[WHAT IS REQUIRED]: Take the listing and print it in full, exactly as given.

___ PROVIDED DATA

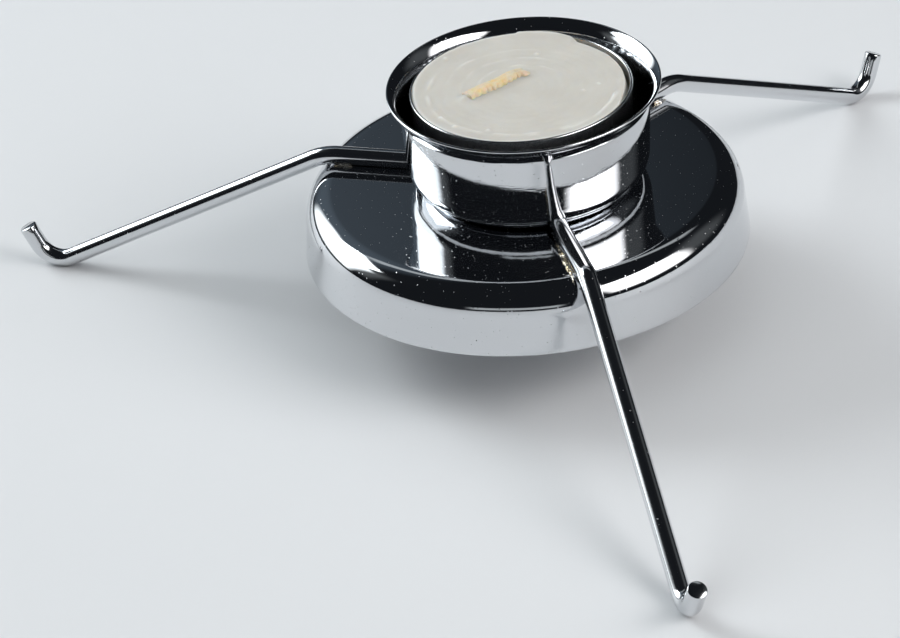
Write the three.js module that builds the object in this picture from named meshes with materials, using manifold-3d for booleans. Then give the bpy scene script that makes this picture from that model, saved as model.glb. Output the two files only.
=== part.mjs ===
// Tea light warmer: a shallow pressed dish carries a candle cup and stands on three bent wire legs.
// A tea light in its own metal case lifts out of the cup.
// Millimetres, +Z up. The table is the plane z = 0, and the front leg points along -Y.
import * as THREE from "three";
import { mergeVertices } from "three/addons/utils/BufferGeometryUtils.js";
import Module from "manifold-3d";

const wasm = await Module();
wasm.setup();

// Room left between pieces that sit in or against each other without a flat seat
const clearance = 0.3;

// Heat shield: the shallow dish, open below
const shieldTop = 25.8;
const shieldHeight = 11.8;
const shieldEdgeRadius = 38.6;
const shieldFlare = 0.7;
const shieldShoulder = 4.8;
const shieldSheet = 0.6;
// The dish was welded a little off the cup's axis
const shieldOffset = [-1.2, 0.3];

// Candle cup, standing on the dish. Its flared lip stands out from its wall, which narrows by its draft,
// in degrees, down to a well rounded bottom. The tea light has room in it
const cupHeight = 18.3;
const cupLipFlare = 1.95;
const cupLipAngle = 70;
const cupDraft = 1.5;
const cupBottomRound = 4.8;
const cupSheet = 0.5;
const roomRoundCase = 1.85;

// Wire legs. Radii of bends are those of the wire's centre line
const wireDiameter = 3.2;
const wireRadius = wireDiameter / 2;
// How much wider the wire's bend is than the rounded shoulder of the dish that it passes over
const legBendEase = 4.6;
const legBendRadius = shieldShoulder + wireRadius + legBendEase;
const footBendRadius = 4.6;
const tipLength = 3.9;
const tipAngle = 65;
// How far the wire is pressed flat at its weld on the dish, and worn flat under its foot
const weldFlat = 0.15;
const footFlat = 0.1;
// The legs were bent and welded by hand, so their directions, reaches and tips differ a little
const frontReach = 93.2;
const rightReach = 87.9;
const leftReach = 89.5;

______

[RESPONSE TO THE EXERCISE]:
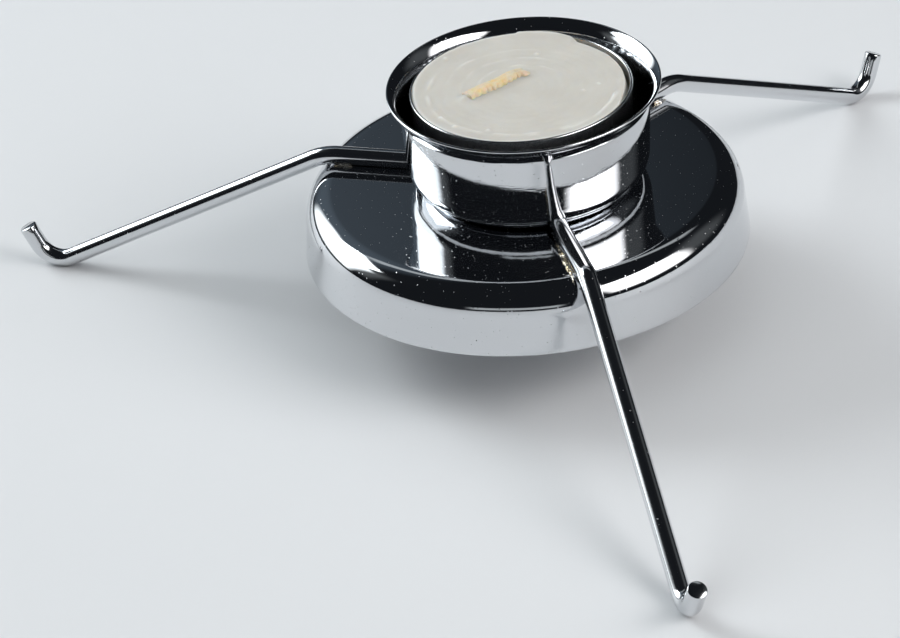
Write the three.js module that builds the object in this picture from named meshes with materials, using manifold-3d for booleans. Then give the bpy scene script that makes this picture from that model, saved as model.glb. Output the two files only.
=== part.mjs ===
// Tea light warmer: a shallow pressed dish carries a candle cup and stands on three bent wire legs.
// A tea light in its own metal case lifts out of the cup.
// Millimetres, +Z up. The table is the plane z = 0, and the front leg points along -Y.
import * as THREE from "three";
import { mergeVertices } from "three/addons/utils/BufferGeometryUtils.js";
import Module from "manifold-3d";

const wasm = await Module();
wasm.setup();

// Room left between pieces that sit in or against each other without a flat seat
const clearance = 0.3;

// Heat shield: the shallow dish, open below
const shieldTop = 25.8;
const shieldHeight = 11.8;
const shieldEdgeRadius = 38.6;
const shieldFlare = 0.7;
const shieldShoulder = 4.8;
const shieldSheet = 0.6;
// The dish was welded a little off the cup's axis
const shieldOffset = [-1.2, 0.3];

// Candle cup, standing on the dish. Its flared lip stands out from its wall, which narrows by its draft,
// in degrees, down to a well rounded bottom. The tea light has room in it
const cupHeight = 18.3;
const cupLipFlare = 1.95;
const cupLipAngle = 70;
const cupDraft = 1.5;
const cupBottomRound = 4.8;
const cupSheet = 0.5;
const roomRoundCase = 1.85;

// Wire legs. Radii of bends are those of the wire's centre line
const wireDiameter = 3.2;
const wireRadius = wireDiameter / 2;
// How much wider the wire's bend is than the rounded shoulder of the dish that it passes over
const legBendEase = 4.6;
const legBendRadius = shieldShoulder + wireRadius + legBendEase;
const footBendRadius = 4.6;
const tipLength = 3.9;
const tipAngle = 65;
// How far the wire is pressed flat at its weld on the dish, and worn flat under its foot
const weldFlat = 0.15;
const footFlat = 0.1;
// The legs were bent and welded by hand, so their directions, reaches and tips differ a little
const frontReach = 93.2;
const rightReach = 87.9;
const leftReach = 89.5;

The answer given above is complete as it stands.